With 75% less email travelling through the pipes that make up the Internet, there is a huge amount of space freed up for people visiting legitimate sites, chatting on IM services, or sending legitimate email, amongst all the other things that happen on the Internet. That means potentially faster connections to websites that are located elsewhere around the world.

Email advertising

With less spam being sent, emails sent for legitimate marketing purposes will slowly get better and better spam ratings as less spam means it will be easier to spot the rogues coming through. This means more flexibility with email content, and therefore a greater ability to be creative in email campaigns.

Realities

This is great news. One problem though. Botnet owners (the people who “own” the networks that send the spam out) are a bit like parasites. They’ll quickly enough find another ISP to latch on to and reconnect with their zombie machines.

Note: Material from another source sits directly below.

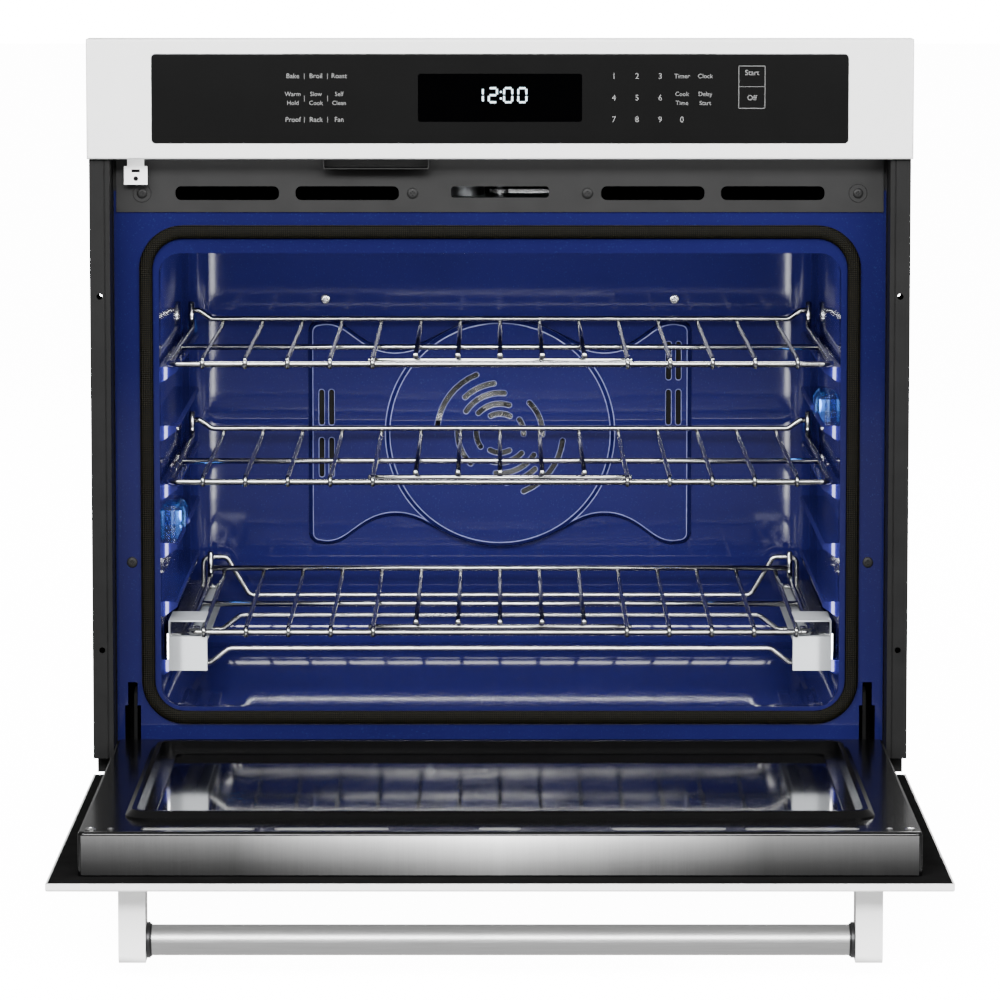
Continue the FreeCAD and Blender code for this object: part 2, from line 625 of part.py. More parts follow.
def hinge_receiver():
    """Right hinge pocket: a body behind the frame and a claw plate out to the pivot pin."""
    y0 = FRAME_Y + ENAMEL + 0.5
    shell = box(HINGE_X - 9, HINGE_X + 9, y0, 78, 36, 120)
    shell = shell.cut(box(HINGE_X - 7.5, HINGE_X + 7.5, y0 - 1, 76, 38, 118))
    outline = [(HINGE_Y - 6, 37.5), (HINGE_Y + 4, 36.2), (20, 38.2), (77, 60), (77, 90), (20, 108), (6, 104),
               (3.5, 60), (-6, 50), (HINGE_Y + 1, 48.5), (HINGE_Y - 6, 46)]
    points = [V(HINGE_X - 4.2, y, z) for y, z in outline]
    claw = Part.Face(Part.makePolygon(points + points[:1])).extrude(V(3.0, 0, 0))
    pin = rod_x(HINGE_X - 4, HINGE_X + 3.5, HINGE_Y, HINGE_Z, 3.0)
    return fuse([shell, claw, pin])


def hinge_arm():
    """Right hinge arm, closed: a plate on the pivot pin that runs up inside the door."""
    x0 = HINGE_X - 0.9
    plate = box(x0, x0 + 3.0, HINGE_Y - 8, HINGE_Y + 8, HINGE_Z - 7, 210)
    body = box(x0 - 3, x0 + 8, HINGE_Y - 6, HINGE_Y + 14, 62, 232)
    body = body.cut(box(x0 - 1.5, x0 + 6.5, HINGE_Y - 4, HINGE_Y + 15, 63, 231))
    bridge = box(x0 - 3, x0 + 3, HINGE_Y - 6, HINGE_Y - 3, 66, 208)
    return fuse([plate, body, bridge]).cut(rod_x(x0 - 10, x0 + 10, HINGE_Y, HINGE_Z, 3.05))


def blower_housing():
    """Scroll housing of the cooling fan, open below to the duct and in front to the outlet."""
    cy, cz = 470.0, 625.0
    scroll = rod_x(-130, 130, cy, cz, 46)
    outlet = box(-130, 130, 395, cy, cz - 46, cz - 10)
    inside = [rod_x(-128.8, 128.8, cy, cz, 44.8), box(-128.8, 128.8, 390, cy, cz - 44.8, cz - 11.2)]
    intake = box(-110, 110, cy - 25, cy + 25, cz + 30, cz + 60)
    bearing = rod_x(-140, 140, cy, cz, 8)
    foot = box(-130, 130, cy - 20, cy + 20, 562.5, cz - 44.9)
    return cut(fuse([scroll, outlet, foot]), inside + [intake, bearing, box(-120, 120, cy - 19, cy + 19, 560, 579.5)])


def cooling_wheel():
    """Cross-flow wheel: two end discs joined by slats, on the motor's shaft."""
    cy, cz = 470.0, 625.0
    ends = [rod_x(x, x + 2, cy, cz, 34) for x in (-118, -1, 116)]
    boss = rod_x(100, 118, cy, cz, 9)
    slats = []
    for i in range(16):
        slat = box(-118, 118, cy - 4, cy + 4, cz + 31.5, cz + 32.6)
        slat.rotate(V(0, cy, cz), V(1, 0, 0), 22.5 * i)
        slats.append(slat)
    return fuse(ends + [boss] + slats).cut(rod_x(90, 130, cy, cz, 3.05))


def cooling_motor():
    cy, cz = 470.0, 625.0
    shaft = rod_x(102, 140, cy, cz, 3.0)
    body = rod_x(135, 172, cy, cz, 30)
    neck = rod_x(131, 136, cy, cz, 12)
    foot = box(138, 168, cy - 22, cy + 22, 562.5, cz - 15)
    return fuse([shaft, neck, body, foot])


def cable_inlet():
    """Conduit fitting in the back sheet: threaded stub, flange and lock nut."""
    x, z = 250.0, 640.0
    stub = cylinder_y(x, CASE_BACK - 14, CASE_BACK + 12, z, 11.0)
    flange = cylinder_y(x, CASE_BACK + 0.2, CASE_BACK + 5, z, 16)
    nut = cylinder_y(x, CASE_BACK - SHEET - 5, CASE_BACK - SHEET - 0.2, z, 15)
    return fuse([stub, flange, nut]).cut(cylinder_y(x, CASE_BACK - 20, CASE_BACK + 20, z, 8.0))


# ---------------------------------------------------------------- racks

def oven_rack(z):
    """Wire rack: frame bar with raised back, two cross bars, fifteen wires; five stop at a front bar."""
    f, b, x = RACK_FRONT, RACK_BACK - 6, RAIL_X
    frame = tube([(-x, b, z + 27), (-x, b, z), (-x, f, z), (x, f, z), (x, b, z), (x, b, z + 27)], RAIL_R, 12)
    back = tube([(-x + 0.5, b, z + 19), (-x + 8, b, z + 19), (-x + 20, b, z + 10.5), (x - 20, b, z + 10.5),
                 (x - 8, b, z + 19), (x - 0.5, b, z + 19)], 2.7, 4)
    bars = [rod_x(-x, x, 215, z, 2.8), rod_x(-124, 124, 63, z, 2.8)]
    wires = []
    for i in range(-7, 8):
        start = 57 if abs(i) < 3 else f - 4
        wires.append(rod_y(i * WIRE_PITCH, start, b + 3, z + 4.6, WIRE_R))
        wires.append(rod_z(i * WIRE_PITCH, b, z + 4.2, z + 9.5, WIRE_R - 0.2))
    return frame.multiFuse([back] + bars + wires)


def lower_rack():
    """Roll-out rack: the same wires on a narrower frame that stands on the inner slides."""
    z, f, b, x = ROLL_Z, RACK_FRONT, RACK_BACK - 8, ROLL_RAIL_X
    frame = tube([(-x, b, z + 27), (-x, b, z), (-x, f, z), (x, f, z), (x, b, z), (x, b, z + 27)], RAIL_R, 10)
    bars = [rod_x(-x, x, b, z + 11, 2.7), rod_x(-x, x, 233, z, 2.8), rod_x(-124, 124, 63, z, 2.8)]
    wires = []
    for i in range(-7, 8):
        start = 57 if abs(i) < 3 else f - 4
        wires.append(rod_y(i * WIRE_PITCH, start, b + 2, z + 4.6, WIRE_R))
        wires.append(rod_z(i * WIRE_PITCH, b, z + 4.2, z + 10, WIRE_R - 0.2))
    feet = [box(285, x, y, y + 20, z - 4.4, z - 1) for y in (60, 380)]
    feet += [mirrored(foot) for foot in feet]
    return frame.multiFuse(bars + wires + feet)


def slide_channel(x0, x1, y0, y1, z0, z1, wall):
    """A slide member on the right side: a channel open towards the middle."""
    return box(x0, x1, y0, y1, z0, z1).cut(box(x0 - 1, x1 - wall, y0 - 1, y1 + 1, z0 + wall, z1 - wall))


def slide_outer():
    """Fixed member of the right slide, resting on the lowest rib."""
    return slide_channel(301.0, 314.0, 34, 440, LEVELS[0] - RAIL_R + 0.1, 156.0, 1.5)


def slide_middle():
    return slide_channel(292.6, 300.4, 34, 430, 134.0, 153.5, 1.5)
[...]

On the other hand, one email provider kindly gave me a graph from their spam filter over the last 7 days. It clearly shows a massive reduction in spam coming through the system in the last couple of days – the time in which McColo has been off-line:

7 days of spam

How spam works

Spam is one of the very reasons why spyware (malicious software that sits on your machine) exists. Often, it turns your computer into a zombie machine. Ever found that your downloads are stupidly slow or you just can’t access websites? That may be because you’ve installed something and one of the botnets now controls part of your machine. They call home, and await instructions. When someone gives out those instructions, every zombie connected goes and sends mail out. This reduces the workload of the botnet owners and the requirement for them to have a whole host of computers for sending spam out. They just use us, like a virus uses us.

Can we expect change?

Maybe. If peering providers (the major ISPs that provide backbone services to the Internet) are quick enough to notify each other of the botnets, and they’re cut off at the source. However, if this particular set of botnets have lasted this long, how long would they last with a new provider. I guess we’ll find out soon enough, if spam levels return to normal in the next few weeks.